**Work instructions**
Select, from the data, each line where "right" occurs.

**Listing**
==============================

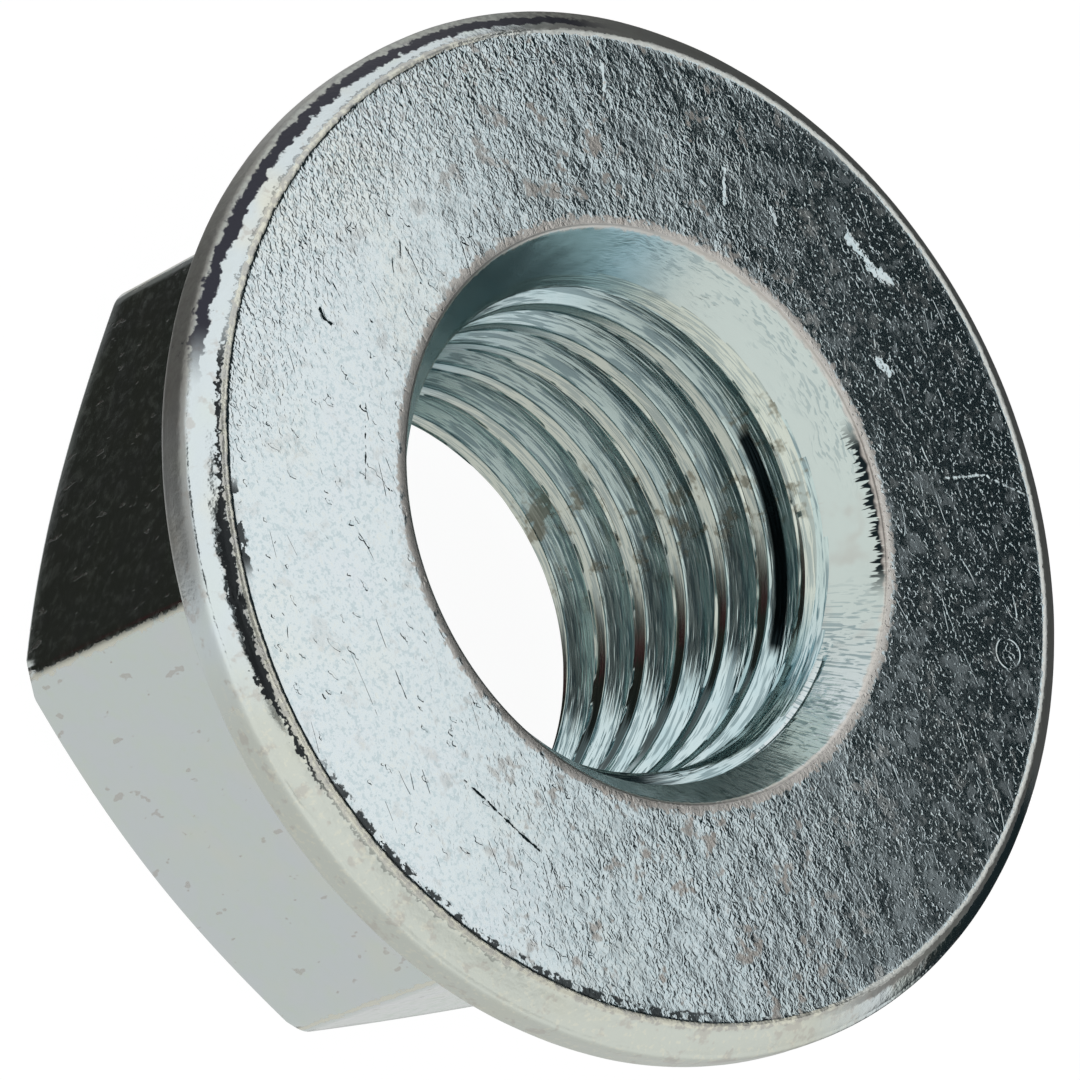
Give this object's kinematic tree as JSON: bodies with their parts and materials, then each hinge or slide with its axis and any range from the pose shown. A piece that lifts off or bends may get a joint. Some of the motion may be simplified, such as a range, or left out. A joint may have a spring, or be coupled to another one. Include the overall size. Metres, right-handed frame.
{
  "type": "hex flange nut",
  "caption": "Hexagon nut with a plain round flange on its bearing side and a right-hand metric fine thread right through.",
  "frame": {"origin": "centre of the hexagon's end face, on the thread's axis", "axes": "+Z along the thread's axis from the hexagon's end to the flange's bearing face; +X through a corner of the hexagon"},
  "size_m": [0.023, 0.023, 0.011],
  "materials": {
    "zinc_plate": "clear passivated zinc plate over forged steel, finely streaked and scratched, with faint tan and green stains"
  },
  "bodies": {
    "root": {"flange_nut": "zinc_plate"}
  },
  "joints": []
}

==============================

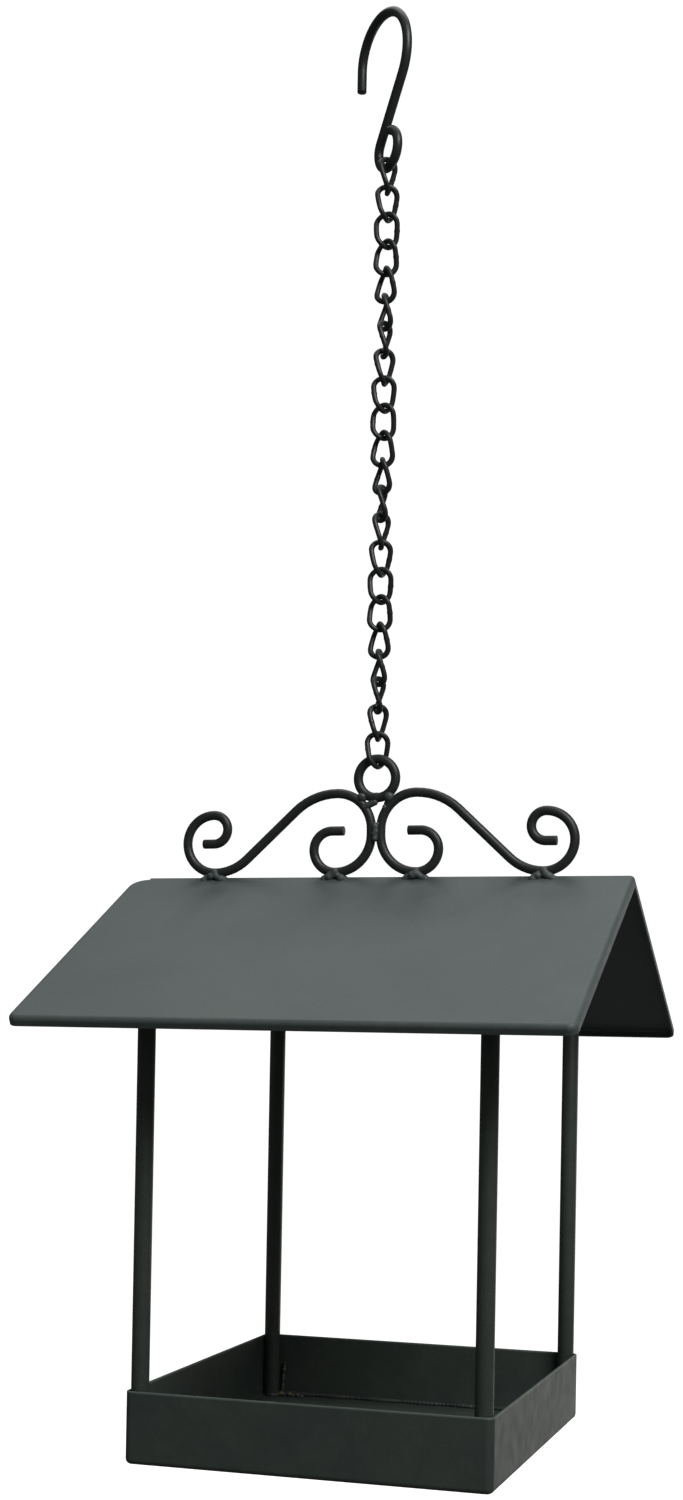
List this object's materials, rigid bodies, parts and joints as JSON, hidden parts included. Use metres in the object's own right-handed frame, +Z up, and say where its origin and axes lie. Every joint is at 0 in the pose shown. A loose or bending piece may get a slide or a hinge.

==============================

**Output for this task**
Give this object's kinematic tree as JSON: bodies with their parts and materials, then each hinge or slide with its axis and any range from the pose shown. A piece that lifts off or bends may get a joint. Some of the motion may be simplified, such as a range, or left out. A joint may have a spring, or be coupled to another one. Include the overall size. Metres, right-handed frame.
  "caption": "Hexagon nut with a plain round flange on its bearing side and a right-hand metric fine thread right through.",
List this object's materials, rigid bodies, parts and joints as JSON, hidden parts included. Use metres in the object's own right-handed frame, +Z up, and say where its origin and axes lie. Every joint is at 0 in the pose shown. A loose or bending piece may get a slide or a hinge.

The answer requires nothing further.